Riders to the Sea est une tragédie du quotidien, sans roi et sans reine, pour détourner le titre d’un film : il n’y a pas de héros, pas de démesure, pas de faute. Il y a tragédie car on dépasse l’état psychologique et social d’une situation historique déterminée pour se sentir appartenir à la race des mortels. On est confronté à la mort et à des choses terrifiantes, mais c’est une forme de paix qui se dégage à la fin.
_ En cela, le phénomène de catharsis, ou purification de l’âme par la tragédie, existe bien dans Riders to the Sea ?
_ Oui, il y a une catharsis, incontestablement : malgré la présence de la mort et les événements épouvantables qui surviennent, les spectateurs se sentent apaisés en sortant. Ce n’est pas triste! À travers l’horreur, les personnages purgent le ressentiment qu’ils pouvaient avoir et trouvent enfin le repos, et parvenir à cette acceptation apaisée est justement la fonction principale de la tragédie!
À partir du quotidien difficile de ces gens habitant sur des confettis perdus au large de l’Irlande, cultivant une terre hostile et mangeant des bouts de poissons pourris lorsque la mer est trop mauvaise pour aller pêcher, Riders to the Sea nous propose une leçon de vie incroyable.
L’esprit de l’œuvre dépend étroitement du lieu même des îles d’Aran qui fascinent énormément : Synge s’y est rendu sur les conseils du poète Yeats, Robert Flaherty en a fait un documentaire magistral, Nicolas Bouvier en a tiré des récits de voyage magnifiques… Il y a une fascination pour la force de vie admirable des habitants de ces îles, et l’amour des gens du peuple est trop rare dans la littérature occidentale pour que l’on puisse se permettre de passer à côté…

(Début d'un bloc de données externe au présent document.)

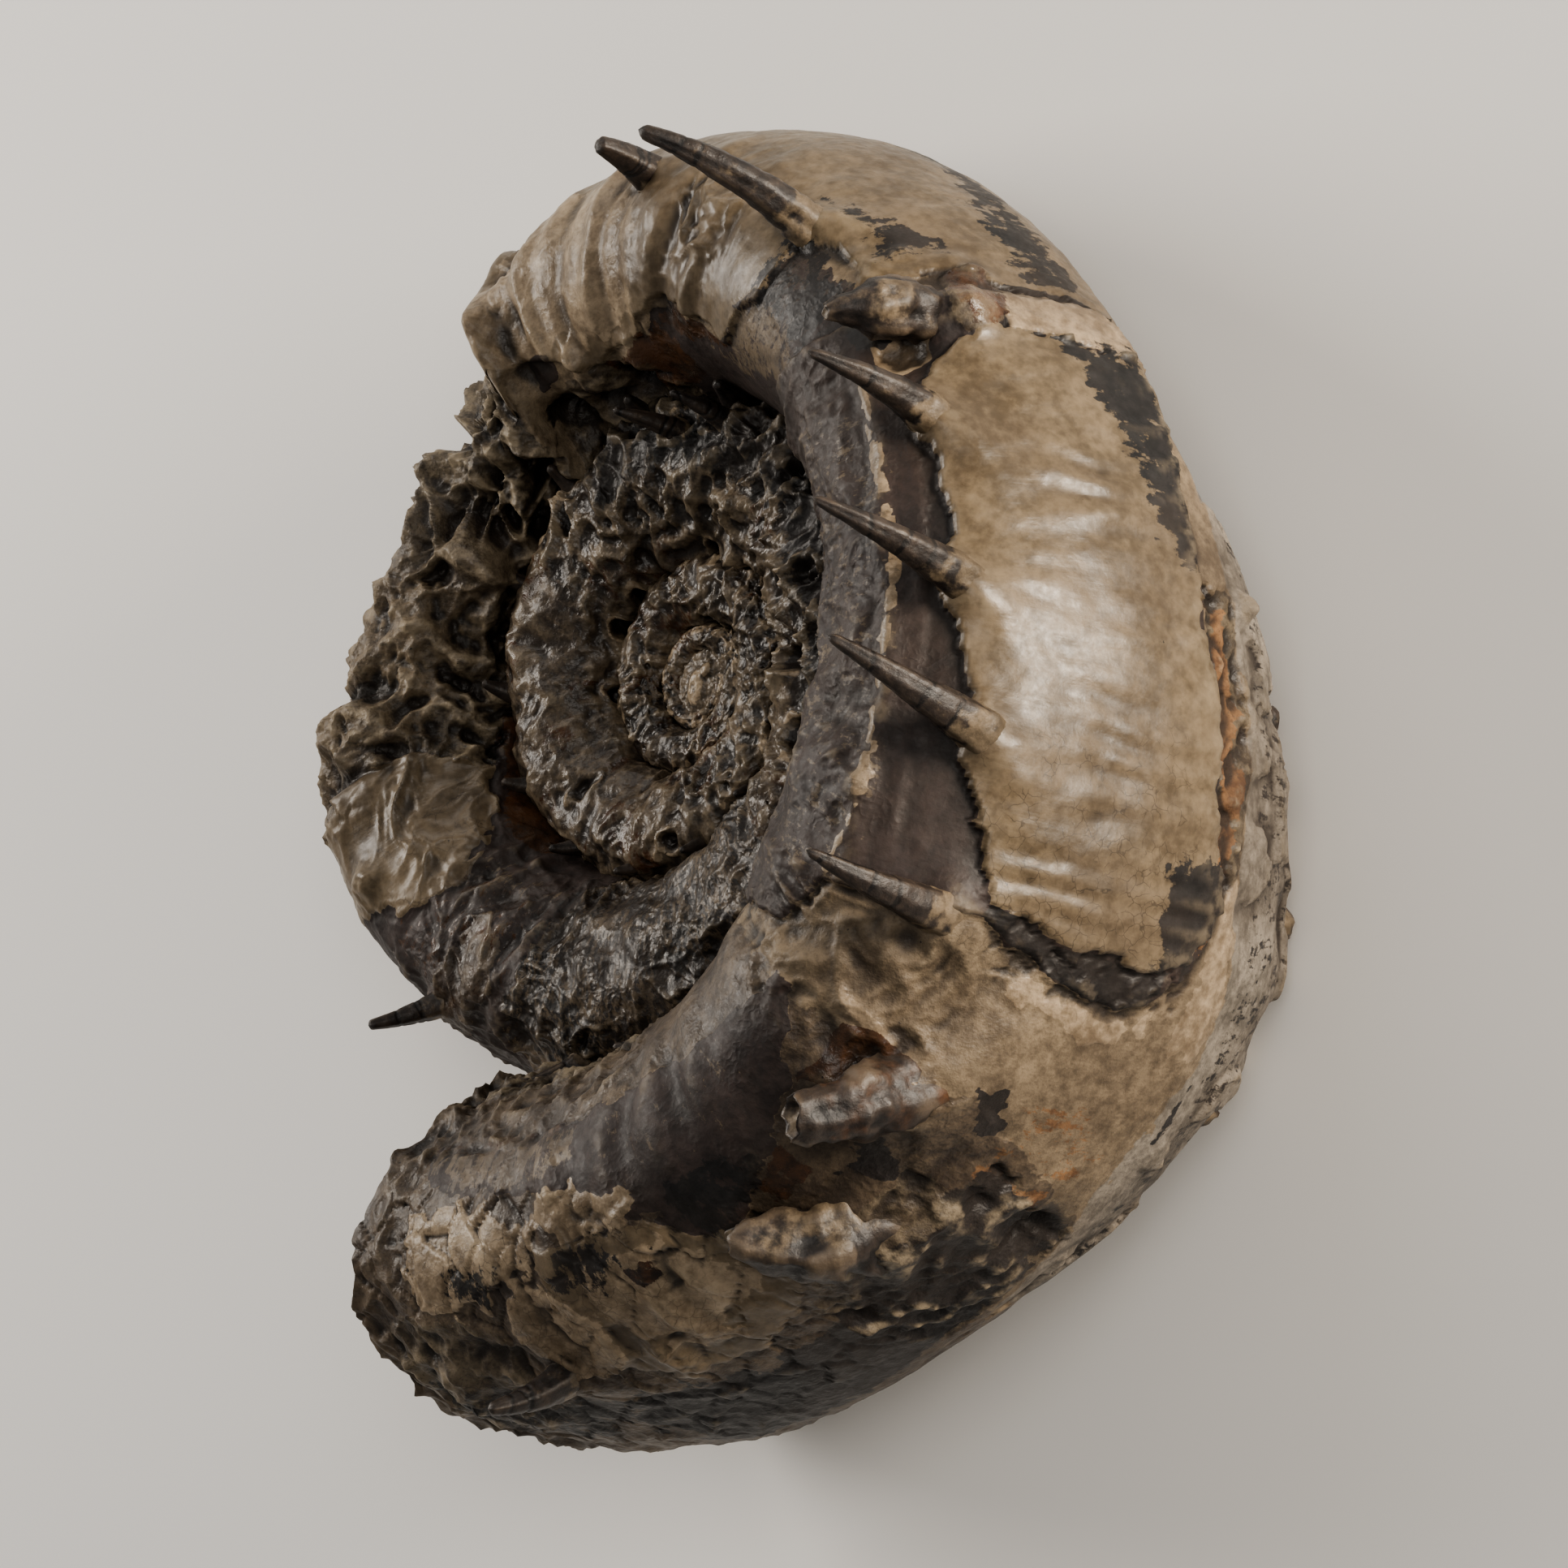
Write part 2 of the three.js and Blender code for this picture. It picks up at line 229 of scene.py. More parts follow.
def section(back, round_, lift=0.0):
    """Points of the coil's surface, lifted off it by some millimetres."""
    radius = radius_at(back)
    half = depth_at(back) * radius / 2
    turn = np.radians(MOUTH_ANGLE + back)
    s = np.sin(np.radians(round_))
    c = np.cos(np.radians(round_))
    seat = radius - half - SEAT * radius_at(back + 360)
    reach = np.where(s < 0, np.maximum(half, seat), half)
    width = np.where(c > 0, shown_at(back), hidden_at(back)) * radius
    facing = np.stack(np.broadcast_arrays(s / reach, c / width))
    facing = facing / np.linalg.norm(facing, axis=0)
    away = radius - half + reach * s + lift * facing[0]
    height = width * c + lift * facing[1]
    return np.stack(np.broadcast_arrays(away * np.cos(turn), away * np.sin(turn), height), axis=-1)


def spaced(start, end, count, density):
    """Places from start to end, closer together where the density is high."""
    fine = np.linspace(start, end, 4000)
    total = np.concatenate([[0], np.cumsum(density((fine[1:] + fine[:-1]) / 2))])
    return np.interp(np.linspace(0, total[-1], count), total, fine)


def distance_inside(outline, back, round_, stretch):
    """How far inside an outline drawn on the shell each place lies, in mm; negative outside it."""
    x = back * PATCH_ALONG * stretch
    y = round_ * MM_ROUND * stretch
    corners = [(at * PATCH_ALONG * stretch, beside * MM_ROUND * stretch) for at, beside in outline]
    nearest = np.full(np.broadcast(x, y).shape, 1e9)
    inside = np.zeros(nearest.shape, bool)
    for (x0, y0), (x1, y1) in zip(corners, corners[1:] + corners[:1]):
        dx, dy = x1 - x0, y1 - y0
        t = np.clip(((x - x0) * dx + (y - y0) * dy) / (dx * dx + dy * dy), 0, 1)
        nearest = np.minimum(nearest, np.hypot(x - x0 - t * dx, y - y0 - t * dy))
        if dy != 0:
            inside ^= ((y0 > y) != (y1 > y)) & (x < x0 + (y - y0) * dx / dy)
    return np.where(inside, nearest, -nearest)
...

_ Y a-t-il une connivence entre le genre de la tragédie et celui de l’opéra?
_ Oui, et d’ailleurs l’opéra est né, avec Orfeo de Monteverdi, du désir de retrouver les conditions de représentation de la tragédie grecque! Il s’agissait de revenir aux sources, de recréer ce genre : et en cherchant la tragédie grecque, on a trouvé l’opéra, un peu comme Christophe Colomb a débarqué aux Amériques en visant les Indes…
_ Est-ce que vous pourriez expliquer ce qu’est le keening?
_ Oui, c’est effectivement essentiel dans Riders to the Sea. Le keening est un chant de deuil traditionnel : lorsque l’on retrouve un homme noyé, les femmes de l’île se rassemblent et chantent des lamentations sans texte : ce sont des chorals sans mots, juste des syllabes. Il y a une grande solidarité entres les habitants des îles d’Aran, et la catharsis passe par la prise en charge ritualisée et communautaire de la mort d’un individu. Dans la pièce de Synge, il y a un choeur pour le keening, mais c’est impossible à réaliser au théâtre! Vaughan Williams a mené un réel travail d’ethnomusicologue et a retranscrit ces chants de pleureuses dans son opéra.
_ Qu’y a-t-il de caractéristique dans la langue de Synge?
_ Elle nous a posé problème, et il nous a fallu travailler avec des comédiens irlandais connaissant à la fois l’anglais et le gaélique pour qu’ils nous aident à sentir les spécificités, les couleurs et la rythmique de la langue de Synge qui a eu le génie de se servir des images et des couleurs d’une langue populaire pour en faire une langue poétique.
La traduction française que Françoise Morvan a fait de la pièce est superbe et nous a également beaucoup aidé : d’origine bretonne, elle a vécu la période où, parce qu’il était interdit de parler la langue bretonne, celle-ci a été incluse au français qui a été déformé et restructuré par une syntaxe et des images qui viennent du breton. C’est une langue qui s’est faufilée dans une autre, exactement comme chez Synge qui intègre le gaélique à l’anglais. Grâce à l’aide des deux comédiens irlandais, les chanteurs de Riders to the Sea ont vraiment vu comment donner une force et du sens aux récitatifs, ces passages chantés très proches de la parole. En se réappropriant le gaélique, c’est toute la violence de l’océan qui apparaît, mais aussi la violence de la vie.”
Riders to the Sea dans la mise en scène de Christian Gangneron et la direction musicale de Jean-Luc Tingaud commence demain à l’Athénée, tenterez-vous la découverte? Bon mardi.